«Il y a vingt ans, j’avais des positions très claires et radicales sur la laïcité. Maintenant, je prône l’accommodement raisonnable .» Eric Challan-Belval est patron de l’entreprise d’insertion spécialisée dans le recyclage et la propreté La Feuille d’Érable. Au début de l’année, il a décidé d’instaurer une clause de neutralité interdisant tout signe religieux ostensible dans son entreprise. Une clause rédigée en collaboration avec un avocat. «C’est avant tout rassurant pour les managers, et cela permet d’établir des règles claires », fait-il valoir.
À une conductrice portant le hijab, le patron demande de porter un simple fichu pour éviter les dangers d’ordre mécanique ; à un salarié qui demande un espace calme pour prier, il explique que les vestiaires, et plus globalement les locaux, ne sont pas l’espace adapté à cette pratique. Mais face à des toilettes régulièrement inondées par des flaques d’eau, Eric Challan-Belval a dû dépasser sa surprise, et comprendre que ces désagréments étaient liés aux ablutions pratiquées par des salariés. Le patron étant prêt aux concessions, il va installer des toilettes à la turque et des douchettes.
Religion en entreprise: les comportements conflictuels en hausse
Combien sont-ils, ces patrons et ces managers obligés de composer avec le fait religieux dans l’entreprise? Selon le baromètre annuel du fait religieux en entreprise réalisé par l’Institut Montaigne (« Religion au travail : croire au dialogue »), les Français sont de plus en plus nombreux à observer une immixtion du phénomène religieux dans la vie de leur entreprise : deux répondants sur trois ont déjà observé de tels phénomènes. Et les comportements rigoristes progressent : ils ont été observés, selon l’étude, dans 12% des lieux de travail contre 8% l’année précédente. « La présence du fait religieux est de plus en plus significative depuis une dizaine d’années. C’est indiscutable », affirme Lionel Honoré, directeur de l’Observatoire du fait religieux en entreprise (OFRE) et auteur de l’étude.

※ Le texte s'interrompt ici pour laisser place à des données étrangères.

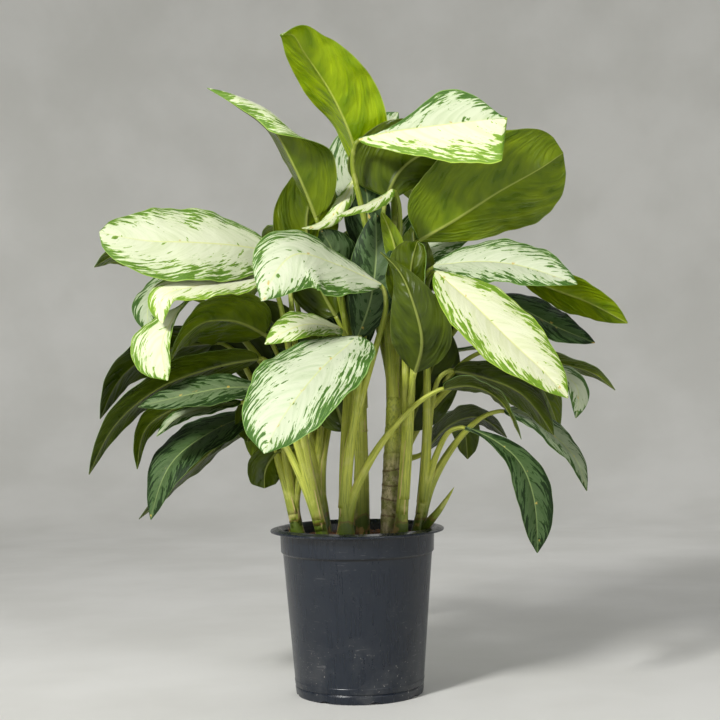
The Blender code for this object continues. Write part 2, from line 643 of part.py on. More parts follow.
def main():
    for old in list(bpy.data.objects):
        bpy.data.objects.remove(old)
    plant = group("potted_chinese_evergreen")
    leaf_finish = material("leaf", GREEN, 0.45)
    stalk_finish = material("stalk", STALK, 0.5)
    pot_object(plant, material("pot", SLATE, 0.45))
    soil_object(plant, material("soil", EARTH, 0.95))
    for name in SHOOTS:
        shoot_object(name, plant, stalk_finish)
    for number, (name, shape) in enumerate(LEAVES.items()):
        add("leaf_" + name, blade_mesh("leaf_" + name, shape, LEAF_PHASE * number), plant, leaf_finish)


main()
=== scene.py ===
"""A Chinese evergreen in a plastic nursery pot: finished leaves, stalks, soil and pot, in metres, +Z up.

Each leaf blade, shoot, the soil and the pot of the CAD model is replaced by a finer piece that follows
the same values. The soil is raised by a layer of mulch. FILLERS adds inner leaves that no solid stands for.
"""

import math

import bmesh
import bpy
import numpy as np
from mathutils import Matrix, Vector

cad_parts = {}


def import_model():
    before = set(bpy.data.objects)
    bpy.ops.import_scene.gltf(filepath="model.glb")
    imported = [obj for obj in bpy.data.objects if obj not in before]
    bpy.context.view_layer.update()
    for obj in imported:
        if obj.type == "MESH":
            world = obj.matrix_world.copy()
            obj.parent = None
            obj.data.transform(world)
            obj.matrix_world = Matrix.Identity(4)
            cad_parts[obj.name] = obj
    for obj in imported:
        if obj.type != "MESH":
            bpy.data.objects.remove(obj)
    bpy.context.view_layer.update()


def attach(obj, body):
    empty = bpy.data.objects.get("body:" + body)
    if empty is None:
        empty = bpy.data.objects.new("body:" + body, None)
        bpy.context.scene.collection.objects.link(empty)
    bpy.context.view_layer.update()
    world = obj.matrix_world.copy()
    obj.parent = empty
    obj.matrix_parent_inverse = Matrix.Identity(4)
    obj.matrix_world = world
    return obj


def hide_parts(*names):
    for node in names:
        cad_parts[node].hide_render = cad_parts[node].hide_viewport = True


CM = 0.01
MM = 0.001
GAP = 0.3 * MM

# The pot: outside radii from the lip down, and heights above the underside
POT_HEIGHT = 228 * MM
LIP_R = 120 * MM
LIP_DROP = 6.0 * MM
LIP_THICK = 2.6 * MM
MOUTH_R = 109 * MM
BAND_TOP_R = 106.5 * MM
BAND_R = 105.8 * MM
BAND_Z = 194 * MM
BAND_STEP = 2.6 * MM
FOOT_R = 87.5 * MM
GROOVE_Z = 12.5 * MM
GROOVE_DEPTH = 1.2 * MM
LINE_Z = 21 * MM
WALL = 2.2 * MM
FLOOR = 5.5 * MM
POT_STEPS = 144
NOTCHES, FIRST_NOTCH = 8, 0.3
NOTCH_WIDTH, NOTCH_HEIGHT, NOTCH_DEPTH = 17 * MM, 3.2 * MM, 9 * MM

# The soil
SOIL_TOP = 205 * MM
SOIL_MOUND, SOIL_FLAT = 4 * MM, 0.75
SOIL_ROUGH = 1.6 * MM
HOLE_DEPTH = 34 * MM
MULCH = 10 * MM
SOIL_RINGS, SOIL_STEPS = 64, 160
SOIL_LUMPS = ((0.035, 1.0), (0.012, 0.9), (0.005, 0.7))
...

Selon cette étude réalisée auprès de 25.000 cadres et managers, le prosélytisme est principalement le fait de pratiquants évangéliques, mais les comportements négatifs envers les femmes et plus largement les comportements «les plus problématiques et dysfonctionnels » sont le fait de salariés musulmans. « Statistiquement, il faut distinguer deux parts, décrypte Lionel Honoré. 80% de situations dans lesquelles le fait religieux apparaît au travail sont bien gérées et ne génèrent, qu’au pire, des frustrations . Les dysfonctionnements les plus radicaux se concentrent dans 15% à 18% des situations restantes.»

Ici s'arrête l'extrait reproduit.